## Collected data
::::

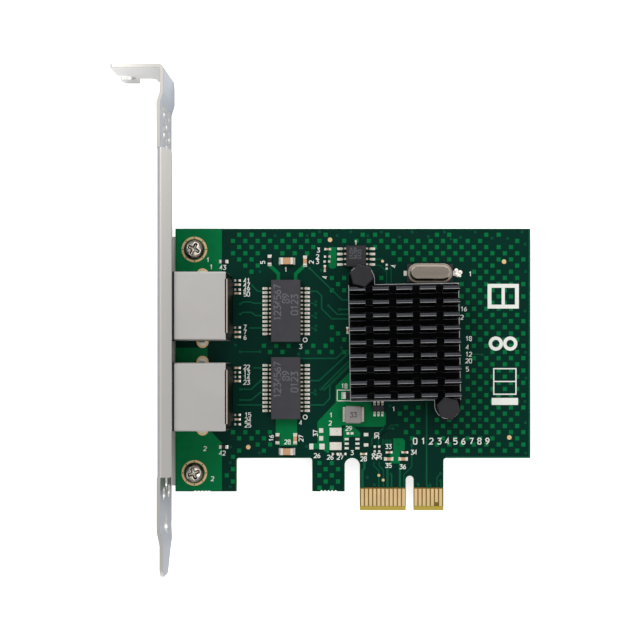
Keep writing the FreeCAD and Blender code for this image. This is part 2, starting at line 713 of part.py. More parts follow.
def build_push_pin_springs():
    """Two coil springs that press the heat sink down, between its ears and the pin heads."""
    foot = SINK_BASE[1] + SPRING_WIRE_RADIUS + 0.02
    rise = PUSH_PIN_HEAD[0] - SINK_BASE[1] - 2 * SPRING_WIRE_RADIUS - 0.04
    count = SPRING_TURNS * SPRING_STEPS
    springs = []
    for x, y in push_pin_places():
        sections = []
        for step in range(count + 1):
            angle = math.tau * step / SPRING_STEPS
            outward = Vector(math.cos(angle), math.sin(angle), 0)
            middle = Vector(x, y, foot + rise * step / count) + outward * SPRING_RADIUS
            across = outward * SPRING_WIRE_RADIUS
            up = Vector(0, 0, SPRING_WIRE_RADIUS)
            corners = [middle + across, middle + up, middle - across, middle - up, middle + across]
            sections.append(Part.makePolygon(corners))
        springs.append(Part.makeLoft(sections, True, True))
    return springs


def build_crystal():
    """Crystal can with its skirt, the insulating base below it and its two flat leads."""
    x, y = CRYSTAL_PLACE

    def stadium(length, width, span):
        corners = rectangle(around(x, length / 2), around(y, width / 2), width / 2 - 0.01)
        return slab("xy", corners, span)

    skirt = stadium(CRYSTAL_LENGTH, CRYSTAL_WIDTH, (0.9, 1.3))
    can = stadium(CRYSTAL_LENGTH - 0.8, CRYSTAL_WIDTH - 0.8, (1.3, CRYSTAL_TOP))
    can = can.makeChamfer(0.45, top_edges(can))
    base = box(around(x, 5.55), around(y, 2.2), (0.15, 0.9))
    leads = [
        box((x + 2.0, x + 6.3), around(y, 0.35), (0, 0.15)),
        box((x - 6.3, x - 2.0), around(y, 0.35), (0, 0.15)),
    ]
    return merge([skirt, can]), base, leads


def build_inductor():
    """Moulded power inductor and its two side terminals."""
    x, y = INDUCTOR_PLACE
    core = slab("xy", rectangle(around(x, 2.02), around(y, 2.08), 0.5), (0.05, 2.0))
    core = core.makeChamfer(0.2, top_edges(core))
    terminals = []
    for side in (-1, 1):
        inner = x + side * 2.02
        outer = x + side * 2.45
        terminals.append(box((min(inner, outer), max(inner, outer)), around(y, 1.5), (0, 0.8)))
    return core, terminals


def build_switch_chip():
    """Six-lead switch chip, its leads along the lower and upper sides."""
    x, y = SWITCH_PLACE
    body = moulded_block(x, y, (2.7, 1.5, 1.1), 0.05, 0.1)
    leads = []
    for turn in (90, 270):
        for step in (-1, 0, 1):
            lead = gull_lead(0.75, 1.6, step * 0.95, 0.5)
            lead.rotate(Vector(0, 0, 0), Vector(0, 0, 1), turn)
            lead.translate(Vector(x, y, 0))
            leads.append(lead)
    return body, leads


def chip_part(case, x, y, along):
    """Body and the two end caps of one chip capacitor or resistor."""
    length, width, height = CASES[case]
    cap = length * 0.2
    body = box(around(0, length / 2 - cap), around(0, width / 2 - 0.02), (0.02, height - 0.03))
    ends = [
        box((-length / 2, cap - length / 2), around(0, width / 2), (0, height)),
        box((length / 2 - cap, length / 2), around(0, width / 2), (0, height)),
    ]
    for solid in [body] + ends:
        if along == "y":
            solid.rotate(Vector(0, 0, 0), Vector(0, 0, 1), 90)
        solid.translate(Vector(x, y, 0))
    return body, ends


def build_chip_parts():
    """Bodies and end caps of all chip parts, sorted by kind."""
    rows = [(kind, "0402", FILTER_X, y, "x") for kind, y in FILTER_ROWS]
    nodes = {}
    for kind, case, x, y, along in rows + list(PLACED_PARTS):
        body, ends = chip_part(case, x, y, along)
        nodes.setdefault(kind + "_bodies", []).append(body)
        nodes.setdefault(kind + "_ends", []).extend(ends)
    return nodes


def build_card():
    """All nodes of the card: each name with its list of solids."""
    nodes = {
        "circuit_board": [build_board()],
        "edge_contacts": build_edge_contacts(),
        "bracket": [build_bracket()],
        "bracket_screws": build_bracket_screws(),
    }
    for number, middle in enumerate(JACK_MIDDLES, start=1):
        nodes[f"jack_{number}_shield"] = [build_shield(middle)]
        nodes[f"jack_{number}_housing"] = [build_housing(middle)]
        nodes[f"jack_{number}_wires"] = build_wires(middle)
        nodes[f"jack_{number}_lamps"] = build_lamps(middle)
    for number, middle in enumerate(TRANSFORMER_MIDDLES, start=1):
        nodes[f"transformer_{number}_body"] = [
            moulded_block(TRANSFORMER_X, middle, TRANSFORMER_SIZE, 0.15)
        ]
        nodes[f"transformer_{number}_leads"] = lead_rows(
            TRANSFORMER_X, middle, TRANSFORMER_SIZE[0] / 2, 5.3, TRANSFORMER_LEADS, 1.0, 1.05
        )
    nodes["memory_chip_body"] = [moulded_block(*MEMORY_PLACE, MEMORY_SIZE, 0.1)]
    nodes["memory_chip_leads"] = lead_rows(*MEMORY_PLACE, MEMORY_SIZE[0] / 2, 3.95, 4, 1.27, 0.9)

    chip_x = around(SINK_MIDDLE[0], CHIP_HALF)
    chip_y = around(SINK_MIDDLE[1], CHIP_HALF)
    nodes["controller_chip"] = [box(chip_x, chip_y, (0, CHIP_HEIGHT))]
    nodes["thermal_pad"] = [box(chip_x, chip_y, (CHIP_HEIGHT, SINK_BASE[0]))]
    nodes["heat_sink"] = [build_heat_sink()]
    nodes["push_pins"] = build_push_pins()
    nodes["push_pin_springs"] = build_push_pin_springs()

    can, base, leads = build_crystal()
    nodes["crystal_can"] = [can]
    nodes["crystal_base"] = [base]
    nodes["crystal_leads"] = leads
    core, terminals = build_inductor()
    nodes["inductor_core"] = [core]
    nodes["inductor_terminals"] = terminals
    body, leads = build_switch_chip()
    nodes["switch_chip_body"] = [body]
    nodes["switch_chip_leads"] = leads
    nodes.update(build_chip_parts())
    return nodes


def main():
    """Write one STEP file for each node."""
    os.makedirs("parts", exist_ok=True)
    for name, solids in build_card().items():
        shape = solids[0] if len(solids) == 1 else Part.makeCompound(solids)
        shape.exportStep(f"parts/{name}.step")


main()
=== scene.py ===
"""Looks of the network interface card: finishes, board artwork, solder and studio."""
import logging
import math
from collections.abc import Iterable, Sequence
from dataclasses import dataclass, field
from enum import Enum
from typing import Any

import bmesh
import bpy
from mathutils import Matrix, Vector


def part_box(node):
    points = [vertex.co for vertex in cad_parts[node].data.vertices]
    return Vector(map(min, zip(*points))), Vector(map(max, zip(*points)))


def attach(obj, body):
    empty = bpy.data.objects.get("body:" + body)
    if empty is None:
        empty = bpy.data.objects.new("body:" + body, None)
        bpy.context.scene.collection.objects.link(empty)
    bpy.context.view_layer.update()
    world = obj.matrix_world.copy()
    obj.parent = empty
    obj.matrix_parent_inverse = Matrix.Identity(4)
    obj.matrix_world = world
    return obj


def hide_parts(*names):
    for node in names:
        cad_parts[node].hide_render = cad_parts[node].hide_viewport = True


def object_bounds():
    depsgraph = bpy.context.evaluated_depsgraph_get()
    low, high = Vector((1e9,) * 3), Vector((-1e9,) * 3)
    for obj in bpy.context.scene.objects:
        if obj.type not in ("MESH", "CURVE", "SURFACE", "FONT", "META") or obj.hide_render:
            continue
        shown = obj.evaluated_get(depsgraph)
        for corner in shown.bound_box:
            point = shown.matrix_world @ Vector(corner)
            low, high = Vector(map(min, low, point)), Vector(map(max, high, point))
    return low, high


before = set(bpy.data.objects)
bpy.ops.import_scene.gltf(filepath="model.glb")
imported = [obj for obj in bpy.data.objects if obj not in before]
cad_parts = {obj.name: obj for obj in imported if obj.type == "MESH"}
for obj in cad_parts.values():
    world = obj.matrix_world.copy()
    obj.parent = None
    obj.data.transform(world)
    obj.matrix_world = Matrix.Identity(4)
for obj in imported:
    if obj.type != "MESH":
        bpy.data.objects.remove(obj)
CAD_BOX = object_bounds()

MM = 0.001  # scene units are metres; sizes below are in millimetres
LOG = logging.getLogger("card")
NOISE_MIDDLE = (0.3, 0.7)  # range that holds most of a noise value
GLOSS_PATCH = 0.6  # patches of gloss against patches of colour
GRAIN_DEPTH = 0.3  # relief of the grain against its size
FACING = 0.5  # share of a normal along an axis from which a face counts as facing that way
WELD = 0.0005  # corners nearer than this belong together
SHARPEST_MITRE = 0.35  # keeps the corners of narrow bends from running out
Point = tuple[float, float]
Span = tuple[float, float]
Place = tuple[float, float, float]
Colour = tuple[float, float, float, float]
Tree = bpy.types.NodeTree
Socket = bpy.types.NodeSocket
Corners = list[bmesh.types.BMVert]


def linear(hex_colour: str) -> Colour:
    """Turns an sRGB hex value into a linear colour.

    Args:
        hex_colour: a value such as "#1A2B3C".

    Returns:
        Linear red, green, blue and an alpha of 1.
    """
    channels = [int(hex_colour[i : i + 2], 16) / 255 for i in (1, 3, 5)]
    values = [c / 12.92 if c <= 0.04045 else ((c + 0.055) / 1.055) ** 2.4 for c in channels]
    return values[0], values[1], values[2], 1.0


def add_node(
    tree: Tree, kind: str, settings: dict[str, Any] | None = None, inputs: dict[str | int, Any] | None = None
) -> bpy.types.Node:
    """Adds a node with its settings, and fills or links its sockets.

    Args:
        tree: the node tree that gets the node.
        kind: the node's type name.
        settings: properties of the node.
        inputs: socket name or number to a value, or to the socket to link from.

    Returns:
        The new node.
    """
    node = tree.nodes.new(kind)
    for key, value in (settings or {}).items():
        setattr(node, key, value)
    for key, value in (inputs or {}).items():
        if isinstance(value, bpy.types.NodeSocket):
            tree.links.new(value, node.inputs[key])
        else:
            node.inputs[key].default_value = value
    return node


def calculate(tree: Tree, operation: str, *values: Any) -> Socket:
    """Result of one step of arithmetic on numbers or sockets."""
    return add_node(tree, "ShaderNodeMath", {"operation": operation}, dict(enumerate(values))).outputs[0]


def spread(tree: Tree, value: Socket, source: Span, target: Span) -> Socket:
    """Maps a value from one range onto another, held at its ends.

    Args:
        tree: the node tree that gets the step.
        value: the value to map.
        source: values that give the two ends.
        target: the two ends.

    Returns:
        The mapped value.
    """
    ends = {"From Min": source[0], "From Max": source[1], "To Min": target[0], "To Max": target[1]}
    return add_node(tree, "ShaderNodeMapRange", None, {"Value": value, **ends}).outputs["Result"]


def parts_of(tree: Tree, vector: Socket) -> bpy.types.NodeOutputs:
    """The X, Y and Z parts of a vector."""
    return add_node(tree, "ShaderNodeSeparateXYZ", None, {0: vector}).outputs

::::

## Exercise details
Output exactly one stretch of the listing: from the line containing "bpy.data.objects.remove(obj)" through the line containing "hex_colour: a value", both end lines included.

## Task solution
        bpy.data.objects.remove(obj)
CAD_BOX = object_bounds()

MM = 0.001  # scene units are metres; sizes below are in millimetres
LOG = logging.getLogger("card")
NOISE_MIDDLE = (0.3, 0.7)  # range that holds most of a noise value
GLOSS_PATCH = 0.6  # patches of gloss against patches of colour
GRAIN_DEPTH = 0.3  # relief of the grain against its size
FACING = 0.5  # share of a normal along an axis from which a face counts as facing that way
WELD = 0.0005  # corners nearer than this belong together
SHARPEST_MITRE = 0.35  # keeps the corners of narrow bends from running out
Point = tuple[float, float]
Span = tuple[float, float]
Place = tuple[float, float, float]
Colour = tuple[float, float, float, float]
Tree = bpy.types.NodeTree
Socket = bpy.types.NodeSocket
Corners = list[bmesh.types.BMVert]


def linear(hex_colour: str) -> Colour:
    """Turns an sRGB hex value into a linear colour.

    Args:
        hex_colour: a value such as "#1A2B3C".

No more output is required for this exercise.